What is being asked: Your task is to quote the listing below exactly, beginning with its first line and ending on the line bearing "scouring face is".

•••••

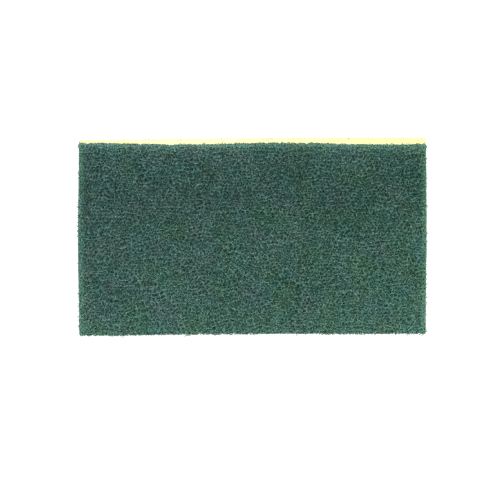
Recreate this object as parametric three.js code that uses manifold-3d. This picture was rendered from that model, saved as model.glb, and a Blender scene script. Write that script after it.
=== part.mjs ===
// Sponge-backed scouring pad: a green nonwoven nylon web bonded face to face with a yellow
// cellulose sponge. Both layers are cut from one laminated sheet by the same die, so they
// share one outline.
//
// Units are millimetres and +Z is up. The sponge lies on z = 0, centred on the origin, and the
// scouring face is on top. +X runs along the pad and +Y across it.

import * as THREE from "three";
import { mergeVertices } from "three/addons/utils/BufferGeometryUtils.js";
import Module from "manifold-3d";

const wasm = await Module();
wasm.setup();

// Overall size
const padLength = 159;
const padWidth = 89;
const webThickness = 6.5;
const spongeThickness = 11.5;

// The die-cut outline
const cornerRadius = 0.8;
const frontEdgeRise = 0.9; // how much further back the front edge lies at its right-hand end
const riseSpan = { from: -1.1, to: 0.25 }; // where the front edge climbs, -1 to 1 along the pad
const spongeCell = 9; // spacing of the points that trace the waves along the sponge's cut sides

// The long waves of each cut edge: how many it has, where they start, and how far they fall back
const edgeWaves = {
  left: { count: 1, phase: 0.1, depth: 0.5 },
  right: { count: 1, phase: -0.3, depth: 0.3 },
  front: { count: 3, phase: 1.2, depth: 0.15 },
  back: { count: 1.7, phase: -1, depth: 0.8 },
};

// The fibre web's surface
const reliefDepth = 0.7; // from the highest tufts of fibre to the lowest hollows
const sideRelief = 0.35; // how far hollows reach into the cut sides
const edgeDrop = 0.45; // how far the rim of the face has sunk, where the die pressed on it
const tuftSpacing = 2.7;
const webRows = 3; // rows of faces down the cut sides
const webSeed = 7;

// The sponge's open pores
const poreCount = 100;
const triesPerPore = 20; // places tried, on average, before a crowded sponge is left with fewer
const smallestPore = 0.8; // radius
const largestPore = 2.9; // radius
const facetedPore = 1.5; // radius under which a pore is cut as a plain twenty-sided ball
const flattestPore = 0.6; // least thickness of a pore, as a share of its width
const poreWall = 0.5; // least sponge left between two pores, or between a pore and an edge
const restingLand = 5; // radius of the flat patch without pores in the middle of the underside
const poreSeed = 23;

const scouringFaceHeight = spongeThickness + webThickness;

// Returns a function that gives the next number, from 0 to 1, of a repeatable random series.
function randomSeries(seed) {
  let state = seed;
  return () => {
    state = (state + 0x6d2b79f5) | 0;
    let mixed = Math.imul(state ^ (state >>> 15), state | 1);
    mixed ^= mixed + Math.imul(mixed ^ (mixed >>> 7), mixed | 61);
    return ((mixed ^ (mixed >>> 14)) >>> 0) / 2 ** 32;
  };
}

// How far a cut edge lies inside the full rectangle. along runs from -1 to 1 down the edge.
function edgeFallback(along, { count, phase, depth }) {
  return (depth * (1 - Math.cos(Math.PI * along * count + phase))) / 2;
}

// The point of the die's outline area at u, v, each from -1 to 1 over the full rectangle.
function insideOutline(u, v) {
  const left = -padLength / 2 + edgeFallback(v, edgeWaves.left);
  const right = padLength / 2 - edgeFallback(v, edgeWaves.right);
  const rise = frontEdgeRise * THREE.MathUtils.smoothstep(u, riseSpan.from, riseSpan.to);
  const front = -padWidth / 2 + rise + edgeFallback(u, edgeWaves.front);
  const back = padWidth / 2 - edgeFallback(u, edgeWaves.back);
  return [
    THREE.MathUtils.lerp(left, right, (u + 1) / 2),
    THREE.MathUtils.lerp(front, back, (v + 1) / 2),
  ];
}

// Moves a grid line so that the first and last cells are as wide as the corner radius and the
// rest share what is left. at and the result run from -1 to 1.
function gradedLine(at, cells, halfSpan) {
  const line = Math.round(((at + 1) / 2) * cells);
  if (line === 0 || line === cells) return at;
  const inner = 1 - cornerRadius / halfSpan;
  return THREE.MathUtils.mapLinear(line, 1, cells - 1, -inner, inner);
}

// A block of the laminate between two heights, with the die's outline and rounded corners.
// shape(point, rim) may move each vertex; rim tells on which sides of the block it lies.
function cutBlock(low, high, cells, shape = () => {}) {
  const box = new THREE.BoxGeometry(2, 2, 2, cells.x, cells.y, cells.z);
  box.deleteAttribute("normal");
  box.deleteAttribute("uv");
  const block = mergeVertices(box);
  const places = block.attributes.position;
  const point = new THREE.Vector3();
  for (let i = 0; i < places.count; i++) {
    point.fromBufferAttribute(places, i);
    const rim = { x: Math.abs(point.x) === 1, y: Math.abs(point.y) === 1, top: point.z === 1 };
    const u = gradedLine(point.x, cells.x, padLength / 2);
    const v = gradedLine(point.y, cells.y, padWidth / 2);
    const [x, y] = insideOutline(u, v);
    point.set(x, y, THREE.MathUtils.mapLinear(point.z, -1, 1, low, high));
    if (rim.x && rim.y) {
      const pull = cornerRadius * (1 - Math.SQRT1_2);
      point.x -= Math.sign(point.x) * pull;
      point.y -= Math.sign(point.y) * pull;
    }
    shape(point, rim);
    places.setXYZ(i, point.x, point.y, point.z);
  }
  return block;
}

// A closed three.js geometry, with its shared vertices merged, as a solid that can be cut.
function solidOf(geometry) {
  return new wasm.Manifold(
    new wasm.Mesh({
      numProp: 3,
      vertProperties: new Float32Array(geometry.attributes.position.array),
      triVerts: new Uint32Array(geometry.index.array),
    }),
  );
}

// The triangles of a cut solid as a three.js geometry with flat faces.
function geometryOf(solid) {
  const mesh = solid.getMesh();
  const geometry = new THREE.BufferGeometry();
  geometry.setAttribute("position", new THREE.BufferAttribute(mesh.vertProperties, 3));
  geometry.setIndex(new THREE.BufferAttribute(mesh.triVerts, 1));
  const faceted = geometry.toNonIndexed();
  faceted.computeVertexNormals();
  return faceted;
}

// The part of a solid between two heights, cut off flat.
function sliceBetween(solid, low, high) {
  const slab = new THREE.BoxGeometry(2 * padLength, 2 * padWidth, high - low);
  slab.translate(0, 0, (low + high) / 2);
  slab.deleteAttribute("normal");
  slab.deleteAttribute("uv");
  return solid.intersect(solidOf(mergeVertices(slab)));
}

// The nylon web: tufts and hollows on its face and sides, a rim pressed down by the die, and a
// flat underside at the glue line.
function makeWeb() {
  const random = randomSeries(webSeed);
  const allowance = webThickness / webRows / 2; // cut off again at the glue line
  const cells = {
    x: Math.round(padLength / tuftSpacing),
    y: Math.round(padWidth / tuftSpacing),
    z: webRows + 1,
  };
  const low = spongeThickness - allowance;
  const block = cutBlock(low, scouringFaceHeight, cells, (point, rim) => {
    const hollow = random();
    if (rim.top) point.z -= reliefDepth * hollow + (rim.x || rim.y ? edgeDrop : 0);
    if (rim.x) point.x -= Math.sign(point.x) * sideRelief * random();
    if (rim.y) point.y -= Math.sign(point.y) * sideRelief * random();
  });
  return sliceBetween(solidOf(block), spongeThickness, scouringFaceHeight);
}

// Picks where a pore opens: on the underside, or on one of the four cut sides.
function porePlace(random, radius) {
  const along = 2 * random() - 1;
  const across = 2 * random() - 1;
  const up = THREE.MathUtils.lerp(radius + poreWall, spongeThickness - radius - poreWall, random());
  const sideArea = 2 * (padLength + padWidth) * spongeThickness;
  const onSide = random() < sideArea / (sideArea + padLength * padWidth);
  if (!onSide) return new THREE.Vector3(...insideOutline(along, across), 0);
  const end = random() < 0.5 ? -1 : 1;
  const onLongSide = random() < padLength / (padLength + padWidth);
  const [x, y] = onLongSide ? insideOutline(along, end) : insideOutline(end, across);
  return new THREE.Vector3(x, y, up);
}

// True if a pore there would reach the resting land or another pore, open over an edge of the
// sponge, or come near the glue line.
function isCrowded(place, radius, pores) {
  const reach = radius + poreWall;
  const { left, right, front, back } = edgeWaves;
  const toSideX = padLength / 2 - Math.max(left.depth, right.depth) - Math.abs(place.x);
  const toSideY =
    padWidth / 2 - Math.max(frontEdgeRise + front.depth, back.depth) - Math.abs(place.y);
  const onUnderside = place.z === 0;
  const nearEdge = onUnderside
    ? Math.min(toSideX, toSideY) < reach
    : Math.max(toSideX, toSideY) < reach || Math.min(place.z, spongeThickness - place.z) < reach;
  const onLand = onUnderside && place.length() < restingLand + reach;
  return (
    nearEdge || onLand || pores.some((pore) => pore.place.distanceTo(place) < pore.radius + reach)
  );
}

// The open pores, as squashed and turned balls that are cut out of the sponge.
function makePores() {
  const random = randomSeries(poreSeed);
  const pores = [];
  for (let tries = 0; tries < triesPerPore * poreCount && pores.length < poreCount; tries++) {
    const radius = THREE.MathUtils.lerp(smallestPore, largestPore, random() ** 2);
    const place = porePlace(random, radius);
    if (!isCrowded(place, radius, pores)) pores.push({ place, radius });
  }
  return pores.map(({ place, radius }) => {
    const ball = new THREE.IcosahedronGeometry(radius, radius < facetedPore ? 0 : 1);
    ball.deleteAttribute("normal");
    ball.deleteAttribute("uv");
    const squash = () => THREE.MathUtils.lerp(flattestPore, 1, random());
    ball.scale(1, squash(), squash());
    ball.rotateX(Math.PI * random());
    ball.rotateZ(Math.PI * random());
    ball.translate(place.x, place.y, place.z);
    return solidOf(mergeVertices(ball));
  });
}

// The cellulose sponge, flat where it rests and where it is glued, with pores everywhere else.
function makeSponge() {
  const cells = {
    x: Math.round(padLength / spongeCell),
    y: Math.round(padWidth / spongeCell),
    z: 1,
  };
  const block = solidOf(cutBlock(0, spongeThickness, cells));
  return makePores().reduce((sponge, pore) => sponge.subtract(pore), block);
}

// One layer as a named mesh.
function layer(name, solid, color, roughness) {
  const material = new THREE.MeshStandardMaterial({ color, roughness, metalness: 0 });
  const mesh = new THREE.Mesh(geometryOf(solid), material);
  mesh.name = name;
  return mesh;
}

const scouringPad = new THREE.Group();
scouringPad.add(layer("nylon_web", makeWeb(), 0x3d5c53, 0.85));
scouringPad.add(layer("sponge", makeSponge(), 0xf2e88c, 0.95));

export default scouringPad;
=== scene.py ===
"""Looks of the sponge-backed scouring pad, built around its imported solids.

The pad lies with its yellow sponge on the floor and its green nylon web on top. The web is a
tangle of resin-coated fibres over a dented core, and the sponge is full of open pores.
Pieces are worked out in millimetres and made in metres. +X runs along the pad and +Y across it.
"""

import itertools
import math

import bpy
import numpy as np
from mathutils import Matrix, Vector


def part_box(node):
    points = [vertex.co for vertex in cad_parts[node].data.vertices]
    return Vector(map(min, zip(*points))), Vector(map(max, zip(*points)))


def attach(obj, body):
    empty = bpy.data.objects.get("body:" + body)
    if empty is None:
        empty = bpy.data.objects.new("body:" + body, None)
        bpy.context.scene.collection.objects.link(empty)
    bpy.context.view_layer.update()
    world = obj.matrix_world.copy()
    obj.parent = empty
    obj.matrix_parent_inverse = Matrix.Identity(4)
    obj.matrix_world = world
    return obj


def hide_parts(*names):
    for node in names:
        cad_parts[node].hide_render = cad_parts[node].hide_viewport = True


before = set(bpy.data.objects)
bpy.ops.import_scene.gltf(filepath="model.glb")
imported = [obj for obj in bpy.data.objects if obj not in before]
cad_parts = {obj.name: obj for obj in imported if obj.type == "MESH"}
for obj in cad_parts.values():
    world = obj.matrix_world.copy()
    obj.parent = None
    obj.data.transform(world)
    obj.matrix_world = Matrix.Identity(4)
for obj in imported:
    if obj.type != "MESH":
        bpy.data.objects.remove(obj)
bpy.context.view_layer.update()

MM = 0.001
WHITE = (1, 1, 1, 1)
TINY = 1e-9

# Heights of the two layers, read from the solids
GLUE_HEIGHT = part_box("sponge")[1][2] / MM
FACE_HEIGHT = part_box("nylon_web")[1][2] / MM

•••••

Response below:
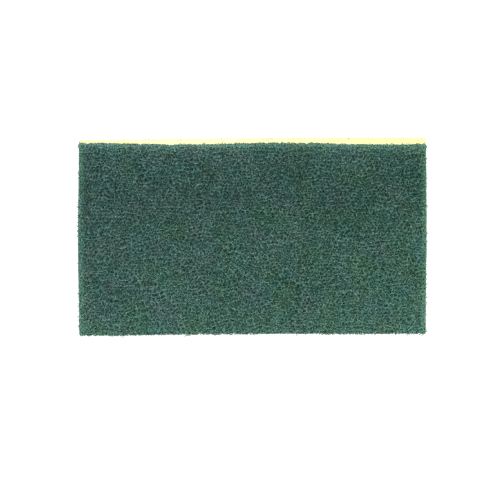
Recreate this object as parametric three.js code that uses manifold-3d. This picture was rendered from that model, saved as model.glb, and a Blender scene script. Write that script after it.
=== part.mjs ===
// Sponge-backed scouring pad: a green nonwoven nylon web bonded face to face with a yellow
// cellulose sponge. Both layers are cut from one laminated sheet by the same die, so they
// share one outline.
//
// Units are millimetres and +Z is up. The sponge lies on z = 0, centred on the origin, and the
// scouring face is on top. +X runs along the pad and +Y across it.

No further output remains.